(Your goal): In the entries below, count the lines holding "from". Reply with the number only.

-- START OF Exercise inputs --

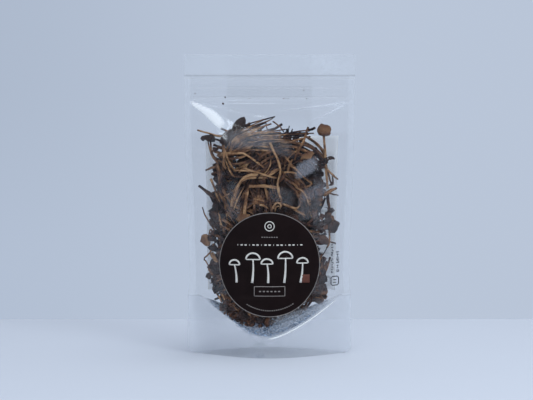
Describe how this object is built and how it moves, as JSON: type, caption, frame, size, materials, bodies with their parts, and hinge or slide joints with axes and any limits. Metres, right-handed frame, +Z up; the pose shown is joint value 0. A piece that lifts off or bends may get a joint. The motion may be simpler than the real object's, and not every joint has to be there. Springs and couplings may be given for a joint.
{
  "type": "enoki mushroom bunch in a clear stand-up pouch",
  "caption": "Dried enoki mushrooms in a clear stand-up pouch with a press zip, a heat-sealed top, a folded foot gusset, a round front label and an oblong back label.",
  "frame": {"origin": "middle of the foot, on the surface that the pouch stands on", "axes": "+X to the right seen from the front, -Y to the front (the round label's side), +Z up"},
  "size_m": [0.12, 0.0488, 0.21],
  "materials": {
    "film": "clear glossy laminate film, faintly hazy, creased at the corners",
    "zip": "clear extruded plastic",
    "dark_paper": "satin coated paper, near black brown, with plain cream print",
    "pale_paper": "matt pale paper with fine dark rules",
    "mushroom": "dried, wrinkled, amber brown stems and near black caps"
  },
  "bodies": {
    "root": {"front_film": "film", "back_film": "film", "foot_gusset": "film", "zip_rib": "zip", "zip_jaws": "zip", "round_label": "dark_paper", "back_label": "pale_paper", "enoki_heap": "mushroom"}
  },
  "joints": []
}
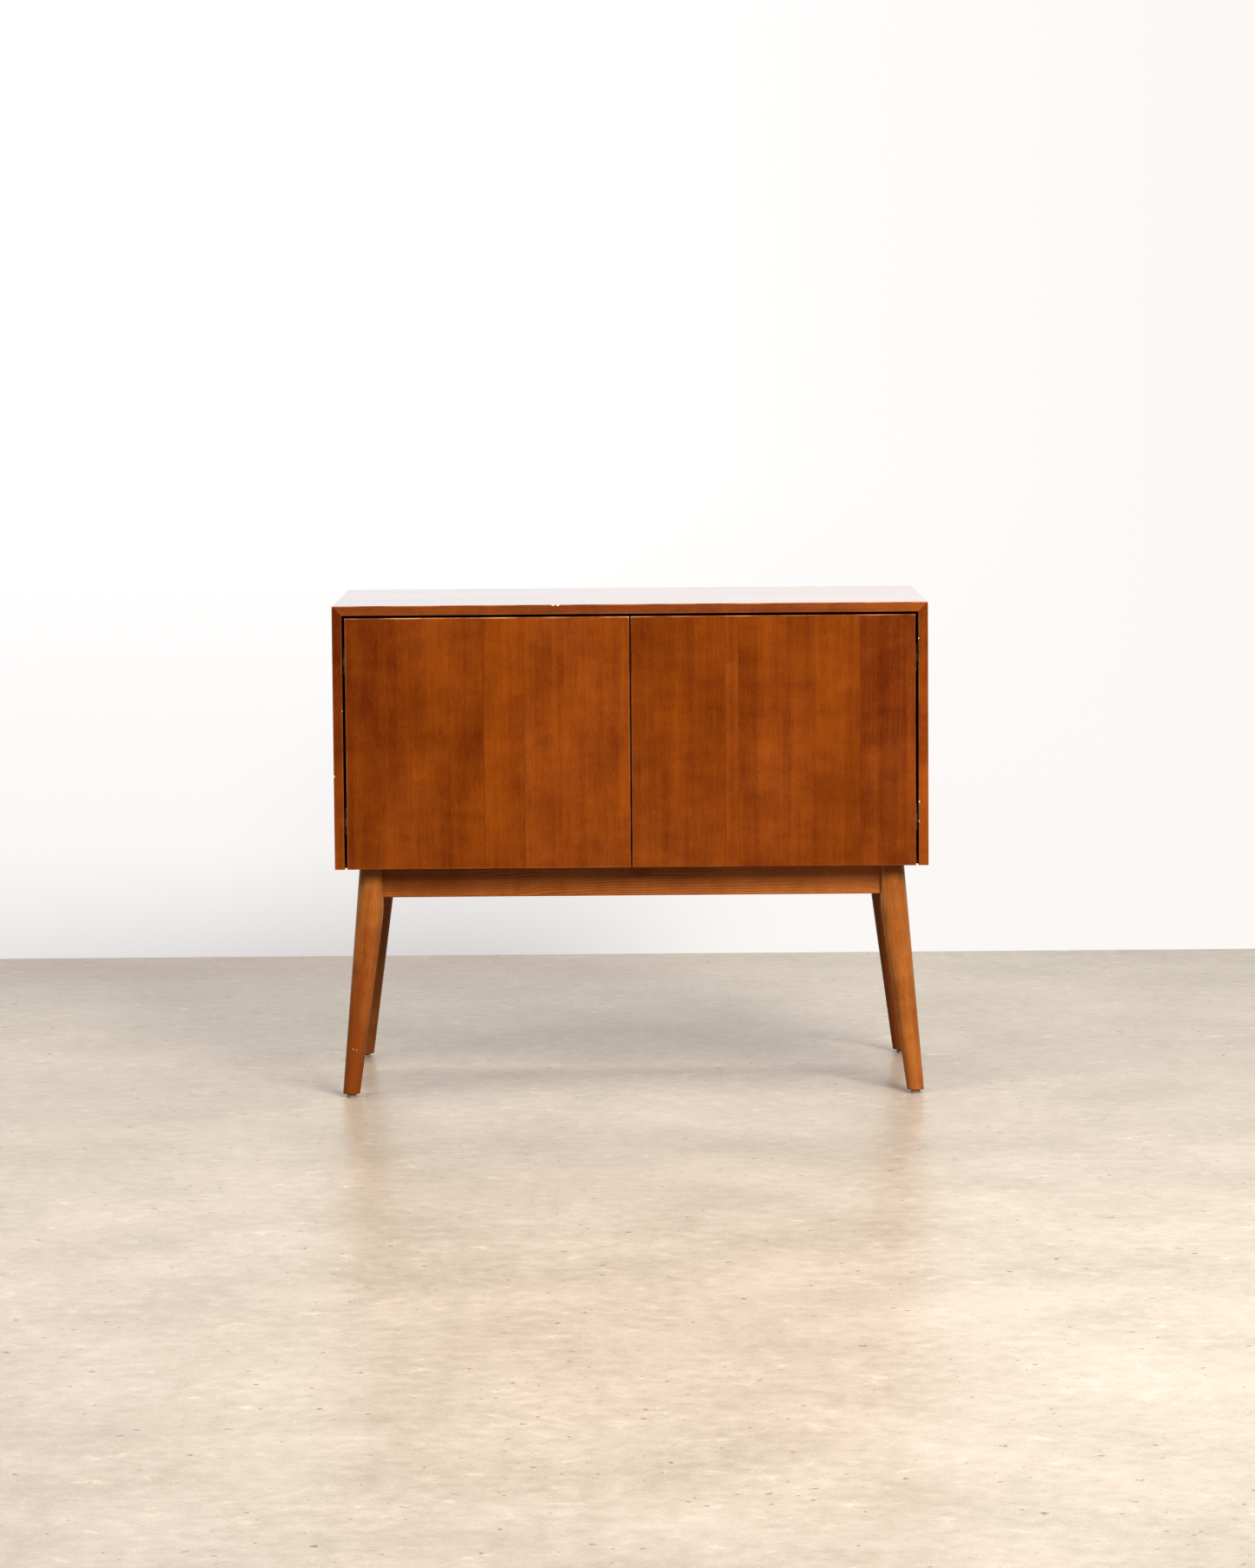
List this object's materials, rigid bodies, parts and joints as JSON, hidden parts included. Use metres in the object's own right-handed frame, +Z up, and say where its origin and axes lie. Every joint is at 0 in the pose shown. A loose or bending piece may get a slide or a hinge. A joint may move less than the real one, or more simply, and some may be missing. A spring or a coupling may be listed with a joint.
{
  "type": "sideboard buffet",
  "caption": "Two-door sideboard: a mitred wooden case with inset flat doors on concealed hinges, raised on a rail base with splayed turned legs and adjustable feet.",
  "frame": {"origin": "on the floor, under the middle of the case", "axes": "+X to the right along the width, +Y to the back through the depth, +Z up; the doors face -Y"},
  "size_m": [0.9144, 0.4572, 0.762],
  "materials": {
    "case_wood": "satin lacquered reddish-brown veneer with matching edge banding",
    "door_veneer": "satin lacquered straight-grained veneer, grain upright",
    "rail_wood": "satin lacquered solid wood, grain along the rail",
    "leg_wood": "satin lacquered turned solid wood",
    "back_board": "matt stained plywood",
    "raw_wood": "unfinished hardwood",
    "screw_steel": "zinc plated",
    "nickel_steel": "nickel plated, satin",
    "catch_plastic": "brown moulded plastic",
    "magnet": "dark ferrite with steel poles",
    "bumper_plastic": "translucent soft plastic",
    "leveler_plastic": "grey-brown moulded nylon"
  },
  "bodies": {
    "case": {"back_panel": "back_board", "back_panel_screws": "screw_steel", "base_screws": "screw_steel", "bottom_panel": "case_wood", "case_dowels": "raw_wood", "catch_housings": "catch_plastic", "catch_magnets": "magnet", "catch_screws": "screw_steel", "corner_block_screws": "screw_steel", "corner_blocks": "raw_wood", "door_bumpers": "bumper_plastic", "front_left_leg": "leg_wood", "front_rail": "rail_wood", "front_right_leg": "leg_wood", "hinge_arm_screws": "screw_steel", "left_end_rail": "rail_wood", "left_lower_hinge_arm": "nickel_steel", "left_lower_mounting_plate": "nickel_steel", "left_side_panel": "case_wood", "left_upper_hinge_arm": "nickel_steel", "left_upper_mounting_plate": "nickel_steel", "leg_bolt_nuts": "screw_steel", "leg_hanger_bolts": "screw_steel", "leveler_inserts": "screw_steel", "mitre_splines": "raw_wood", "mounting_plate_screws": "screw_steel", "rear_left_leg": "leg_wood", "rear_rail": "rail_wood", "rear_right_leg": "leg_wood", "right_end_rail": "rail_wood", "right_lower_hinge_arm": "nickel_steel", "right_lower_mounting_plate": "nickel_steel", "right_side_panel": "case_wood", "right_upper_hinge_arm": "nickel_steel", "right_upper_mounting_plate": "nickel_steel", "shelf": "case_wood", "shelf_pins": "nickel_steel", "top_panel": "case_wood"},
    "left_door": {"left_door": "door_veneer", "left_strike_plate": "nickel_steel", "left_door_screws": "screw_steel", "left_lower_hinge_cup": "nickel_steel", "left_lower_hinge_pin": "nickel_steel", "left_upper_hinge_cup": "nickel_steel", "left_upper_hinge_pin": "nickel_steel"},
    "right_door": {"right_door": "door_veneer", "right_strike_plate": "nickel_steel", "right_door_screws": "screw_steel", "right_lower_hinge_cup": "nickel_steel", "right_lower_hinge_pin": "nickel_steel", "right_upper_hinge_cup": "nickel_steel", "right_upper_hinge_pin": "nickel_steel"},
    "front_left_leveler": {"front_left_leveler_pad": "leveler_plastic", "front_left_leveler_stud": "screw_steel"},
    "front_right_leveler": {"front_right_leveler_pad": "leveler_plastic", "front_right_leveler_stud": "screw_steel"},
    "rear_left_leveler": {"rear_left_leveler_pad": "leveler_plastic", "rear_left_leveler_stud": "screw_steel"},
    "rear_right_leveler": {"rear_right_leveler_pad": "leveler_plastic", "rear_right_leveler_stud": "screw_steel"}
  },
  "joints": [
    {"name": "left_door_hinge", "type": "hinge", "parent": "case", "child": "left_door", "pos_m": [-0.4262, -0.219, 0.5494], "axis": [0, 0, -1], "range_deg": [0, 95]},
    {"name": "right_door_hinge", "type": "hinge", "parent": "case", "child": "right_door", "pos_m": [0.4262, -0.219, 0.5494], "axis": [0, 0, 1], "range_deg": [0, 95]},
    {"name": "front_left_leveler_travel", "type": "slide", "parent": "case", "child": "front_left_leveler", "axis": [0, 0, -1], "range_m": [0, 0.008]},
    {"name": "front_right_leveler_travel", "type": "slide", "parent": "case", "child": "front_right_leveler", "axis": [0, 0, -1], "range_m": [0, 0.008]},
    {"name": "rear_left_leveler_travel", "type": "slide", "parent": "case", "child": "rear_left_leveler", "axis": [0, 0, -1], "range_m": [0, 0.008]},
    {"name": "rear_right_leveler_travel", "type": "slide", "parent": "case", "child": "rear_right_leveler", "axis": [0, 0, -1], "range_m": [0, 0.008]}
  ]
}
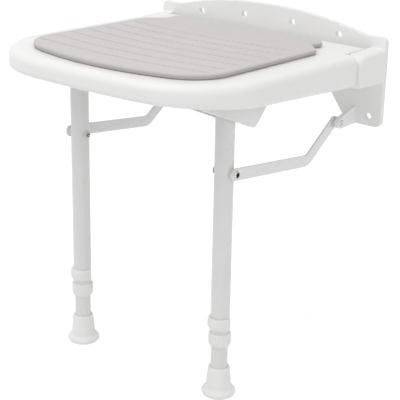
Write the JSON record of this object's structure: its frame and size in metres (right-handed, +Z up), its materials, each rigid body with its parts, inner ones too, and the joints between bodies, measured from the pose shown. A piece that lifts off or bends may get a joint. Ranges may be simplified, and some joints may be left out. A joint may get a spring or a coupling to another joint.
{
  "type": "fold down wall seat",
  "caption": "Fold down wall seat: padded white moulded seat hinged on a wall plate, held level by folding tube legs with bent links, adjustable rubber feet and clips",
  "frame": {"origin": "on the wall plane, midway across the bracket, level with the seat's hinge axis", "axes": "+X to the right along the wall as seen by someone facing the wall, +Y into the wall, +Z up; the floor is at z = -0.467 m"},
  "size_m": [0.443, 0.4565, 0.535],
  "materials": {
    "bracket_plastic": "satin white moulding",
    "seat_plastic": "satin white moulding",
    "pad_foam": "matt grey skin of moulded foam",
    "leg_paint": "white powder coat",
    "link_paint": "white powder coat",
    "collar_plastic": "fine matt",
    "foot_rubber": "matt white rubber",
    "pin_steel": "turned, bright",
    "bolt_zinc": "zinc plated",
    "bush_nylon": "natural nylon"
  },
  "bodies": {
    "wall_bracket": {"wall_bracket": "bracket_plastic", "right_hinge_pin": "pin_steel", "right_lug_pin": "pin_steel", "right_lug_spacer": "bush_nylon", "left_hinge_pin": "pin_steel", "left_lug_pin": "pin_steel", "left_lug_spacer": "bush_nylon"},
    "seat": {"seat_shell": "seat_plastic", "seat_pad": "pad_foam", "pad_studs": "bush_nylon", "right_hinge_bush": "bush_nylon", "right_leg_pivot_pin": "pin_steel", "left_hinge_bush": "bush_nylon", "left_leg_pivot_pin": "pin_steel"},
    "right_leg": {"right_leg_tube": "leg_paint", "right_leg_top_plug": "bush_nylon", "right_leg_pivot_washers": "bush_nylon", "right_tube_collar": "collar_plastic", "right_link_bolt": "bolt_zinc", "right_link_nut": "bolt_zinc", "right_link_washers": "bolt_zinc"},
    "right_link": {"right_link_strap": "link_paint"},
    "right_foot": {"right_inner_tube": "leg_paint", "right_foot_ferrule": "foot_rubber", "right_foot_washer": "pin_steel"},
    "right_clip": {"right_height_clip": "collar_plastic"},
    "left_leg": {"left_leg_tube": "leg_paint", "left_leg_top_plug": "bush_nylon", "left_leg_pivot_washers": "bush_nylon", "left_tube_collar": "collar_plastic", "left_link_bolt": "bolt_zinc", "left_link_nut": "bolt_zinc", "left_link_washers": "bolt_zinc"},
    "left_link": {"left_link_strap": "link_paint"},
    "left_foot": {"left_inner_tube": "leg_paint", "left_foot_ferrule": "foot_rubber", "left_foot_washer": "pin_steel"},
    "left_clip": {"left_height_clip": "collar_plastic"}
  },
  "joints": [
    {"name": "seat_hinge", "type": "hinge", "parent": "wall_bracket", "child": "seat", "pos_m": [0, -0.049, 0], "axis": [-1, 0, 0], "range_deg": [0, 88]},
    {"name": "right_leg_pivot", "type": "hinge", "parent": "seat", "child": "right_leg", "pos_m": [0.1404, -0.30649, -0.02103], "axis": [-1, 0, 0], "range_deg": [-88, 0]},
    {"name": "right_link_pivot", "type": "hinge", "parent": "wall_bracket", "child": "right_link", "pos_m": [0.16095, -0.049, -0.0895], "axis": [-1, 0, 0], "range_deg": [0, 88]},
    {"name": "right_height", "type": "slide", "parent": "right_leg", "child": "right_foot", "axis": [0, 0, -1], "range_m": [-0.025, 0.125]},
    {"name": "right_clip_pull", "type": "slide", "parent": "right_leg", "child": "right_clip", "axis": [0, -1, 0], "range_m": [0, 0.03]},
    {"name": "left_leg_pivot", "type": "hinge", "parent": "seat", "child": "left_leg", "pos_m": [-0.1404, -0.30649, -0.02103], "axis": [-1, 0, 0], "range_deg": [-88, 0]},
    {"name": "left_link_pivot", "type": "hinge", "parent": "wall_bracket", "child": "left_link", "pos_m": [-0.16095, -0.049, -0.0895], "axis": [-1, 0, 0], "range_deg": [0, 88]},
    {"name": "left_height", "type": "slide", "parent": "left_leg", "child": "left_foot", "axis": [0, 0, -1], "range_m": [-0.025, 0.125]},
    {"name": "left_clip_pull", "type": "slide", "parent": "left_leg", "child": "left_clip", "axis": [0, -1, 0], "range_m": [0, 0.03]}
  ],
  "couplings": [
    {"joint": "right_leg_pivot", "follows": "seat_hinge", "ratio": -1},
    {"joint": "right_link_pivot", "follows": "seat_hinge", "ratio": 1},
    {"joint": "left_leg_pivot", "follows": "seat_hinge", "ratio": -1},
    {"joint": "left_link_pivot", "follows": "seat_hinge", "ratio": 1}
  ]
}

-- END OF Exercise inputs --

(The result): 2